Some have suggested that you could make one killer album from the two volume of Use Your Illusion. I think that would miss the point. Firstly, the two albums gave them the space to stretch their wings musicallly, which "Appetite" being far more condensed & focused didn't. Who would have expected sitar, spanish guitar, bizarre electronica, & so on? Secondly, the two albums very much have their own character. Volume One is far more aggressive & vitriolic, Volume Two is much more reflective & sensitive. GN'R always had both sides to them - hence their name, typicallly Yin/Yang.
This album is almost a return to a more 60s/70s rock album & succeeds on every possible level. Treat yourself.

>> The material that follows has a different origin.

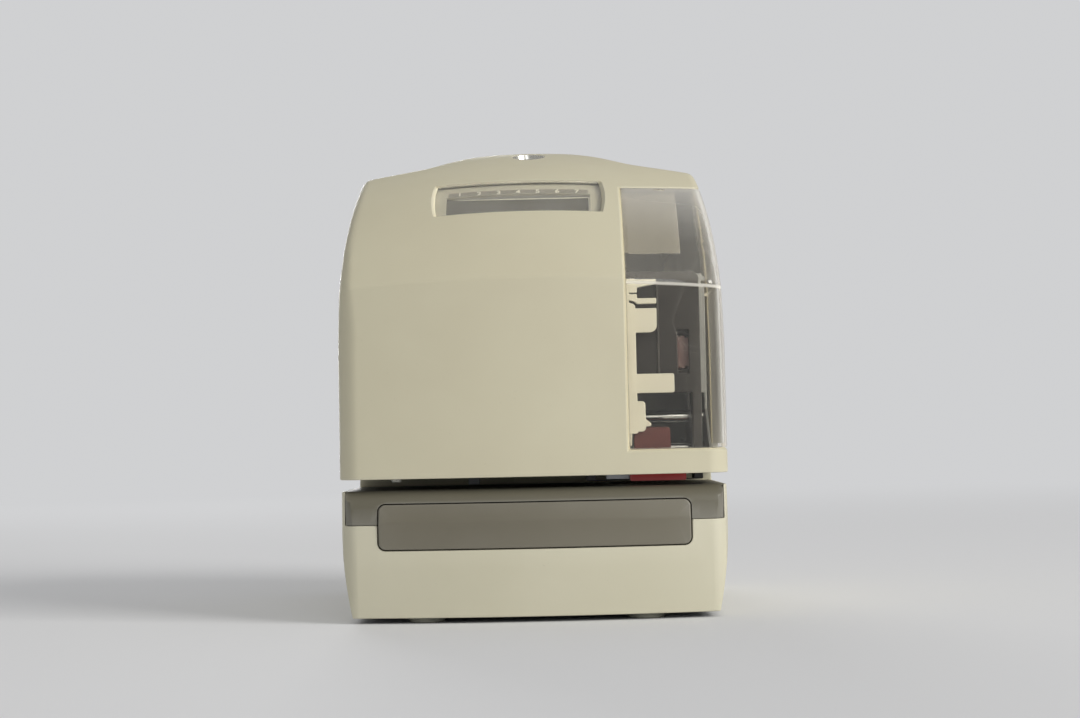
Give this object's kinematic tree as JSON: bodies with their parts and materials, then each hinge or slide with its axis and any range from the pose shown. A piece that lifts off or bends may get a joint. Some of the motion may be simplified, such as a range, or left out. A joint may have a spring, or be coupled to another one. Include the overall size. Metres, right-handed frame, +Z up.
{
  "type": "time stamp machine",
  "caption": "Desktop time stamp machine with a lift-off cover, smoked side window, display lens, key lock, open paper slot and wide push bar.",
  "frame": {"origin": "on the surface that the machine stands on, at the middle of its outline", "axes": "+X to the machine's right seen from the front, +Y to its rear, +Z up"},
  "size_m": [0.166, 0.19, 0.2121],
  "materials": {
    "cream_plastic": "moulded, fine grain",
    "grey_plastic": "moulded, fine grain",
    "smoked_pane": "polished, clear",
    "clear_lens": "polished, clear",
    "housing_grey": "moulded",
    "mask_grey": "printed",
    "display_glass": "glossy",
    "white_plastic": "moulded",
    "cassette_plastic": "moulded",
    "wheel_plastic": "moulded",
    "red_plastic": "moulded",
    "black_plastic": "moulded",
    "button_grey": "moulded",
    "lever_grey": "moulded",
    "plunger_red": "moulded",
    "pulley_white": "moulded",
    "sheet_steel": "zinc plated",
    "bottom_sheet": "semi matt paint",
    "bracket_grey": "moulded",
    "screw_steel": "zinc plated",
    "rod_steel": "ground",
    "lock_metal": "plated",
    "cam_steel": "plated",
    "nut_brass": "turned",
    "spring_steel": "drawn",
    "motor_metal": "pressed",
    "head_metal": "cast",
    "foot_rubber": "matt",
    "platen_rubber": "matt",
    "belt_rubber": "matt",
    "board_green": "lacquered",
    "chip_black": "moulded",
    "battery_blue": "sleeved",
    "flex_white": "film",
    "ribbon_cloth": "inked"
  },
  "bodies": {
    "base": {"base_shell": "cream_plastic", "bottom_plate": "bottom_sheet", "bottom_screws": "screw_steel", "rubber_feet": "foot_rubber", "paper_table": "grey_plastic", "platen_pad": "platen_rubber", "bar_springs": "spring_steel", "bar_bracket": "bracket_grey", "bar_switch": "black_plastic", "power_inlet": "black_plastic", "power_board": "board_green", "left_side_plate": "sheet_steel", "right_side_plate": "sheet_steel", "slot_ceiling": "sheet_steel", "rear_tie_plate": "sheet_steel", "roof_plate": "sheet_steel", "lock_catch": "sheet_steel", "chassis_screws": "screw_steel", "print_frame": "sheet_steel", "guide_rods": "rod_steel", "head_cable": "flex_white", "motor_bracket": "sheet_steel", "carriage_motor": "motor_metal", "idler_post": "sheet_steel", "drive_belt": "belt_rubber", "ribbon_bracket": "white_plastic", "ribbon_cassette": "cassette_plastic", "ribbon_motor": "motor_metal", "ink_ribbon": "ribbon_cloth", "ribbon_mask": "red_plastic", "lever_ears": "sheet_steel", "lever_pin": "rod_steel", "lever_sensor": "black_plastic", "paper_sensor": "white_plastic", "display_housing": "housing_grey", "display_mask": "mask_grey", "display_panel": "display_glass", "button_board": "board_green", "main_board": "board_green", "board_parts": "chip_black", "backup_battery": "battery_blue"},
    "cover": {"cover_shell": "cream_plastic", "side_window": "smoked_pane", "window_screws": "screw_steel", "display_lens": "clear_lens", "lock_body": "lock_metal", "lock_nut": "nut_brass"},
    "lock": {"lock_plug": "lock_metal", "lock_cam": "cam_steel"},
    "bar": {"push_bar": "grey_plastic", "switch_plunger": "plunger_red"},
    "carriage": {"print_carriage": "black_plastic", "print_head": "head_metal"},
    "motor_pulley": {"motor_pulley": "pulley_white"},
    "idler_pulley": {"idler_pulley": "pulley_white"},
    "ribbon_wheel": {"ribbon_wheel": "wheel_plastic"},
    "lever": {"paper_lever": "lever_grey"},
    "button_1": {"setting_button_1": "button_grey"},
    "button_2": {"setting_button_2": "button_grey"},
    "button_3": {"setting_button_3": "button_grey"}
  },
  "joints": [
    {"name": "cover_lift", "type": "slide", "parent": "base", "child": "cover", "axis": [0, 0, 1], "range_m": [0, 0.155]},
    {"name": "lock_turn", "type": "hinge", "parent": "cover", "child": "lock", "pos_m": [0, -0.018, 0.20696], "axis": [0, -0.2874, 0.9578], "range_deg": [0, 90]},
    {"name": "bar_press", "type": "slide", "parent": "base", "child": "bar", "axis": [0, 1, 0], "range_m": [0, 0.0025], "stiffness_N_per_m": 400, "springref_m": -0.004, "deforming": ["bar_springs"]},
    {"name": "carriage_slide", "type": "slide", "parent": "base", "child": "carriage", "axis": [1, 0, 0], "range_m": [0, 0.023], "deforming": ["head_cable"]},
    {"name": "motor_pulley_turn", "type": "hinge", "parent": "base", "child": "motor_pulley", "pos_m": [0.016, -0.03697, 0.07], "axis": [0, 0, 1], "range_deg": [0, 238]},
    {"name": "idler_pulley_turn", "type": "hinge", "parent": "base", "child": "idler_pulley", "pos_m": [0.0676, -0.03697, 0.07], "axis": [0, 0, 1], "range_deg": [0, 238]},
    {"name": "ribbon_wheel_turn", "type": "hinge", "parent": "base", "child": "ribbon_wheel", "pos_m": [0.0638, -0.0695, 0.1127], "axis": [0, 1, 0], "continuous": true},
    {"name": "lever_turn", "type": "hinge", "parent": "base", "child": "lever", "pos_m": [-0.0265, -0.052, 0.068], "axis": [1, 0, 0], "range_deg": [0, 25], "stiffness_Nm_per_rad": 0.002, "springref_deg": -17.19},
    {"name": "setting_button_1_press", "type": "slide", "parent": "base", "child": "button_1", "axis": [0, 0.7986, -0.6018], "range_m": [0, 0.0008], "stiffness_N_per_m": 500, "springref_m": -0.001},
    {"name": "setting_button_2_press", "type": "slide", "parent": "base", "child": "button_2", "axis": [0, 0.7986, -0.6018], "range_m": [0, 0.0008], "stiffness_N_per_m": 500, "springref_m": -0.001},
    {"name": "setting_button_3_press", "type": "slide", "parent": "base", "child": "button_3", "axis": [0, 0.7986, -0.6018], "range_m": [0, 0.0008], "stiffness_N_per_m": 500, "springref_m": -0.001}
  ],
  "couplings": [
    {"joint": "motor_pulley_turn", "follows": "carriage_slide", "rad_per_m": 180.18},
    {"joint": "idler_pulley_turn", "follows": "carriage_slide", "rad_per_m": 180.18}
  ]
}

Better than part 1 - By: Rockstafarian, 04 Sep 2006 
Use your Illusion 2 is another hard rocking GNR 90's album. In my point of view this surpasses 1 (which was an amazing album by the way). 2 contains some pretty awesome hard rock songs like 14 years, you could be mine (yeah terminator 2), locomotive,shotgun blues & get in the ring. as well as the good old conventional rock, there are balllads such as civil war & knockin on heavans door. Although not as good as appetite this album is still an essential purchase.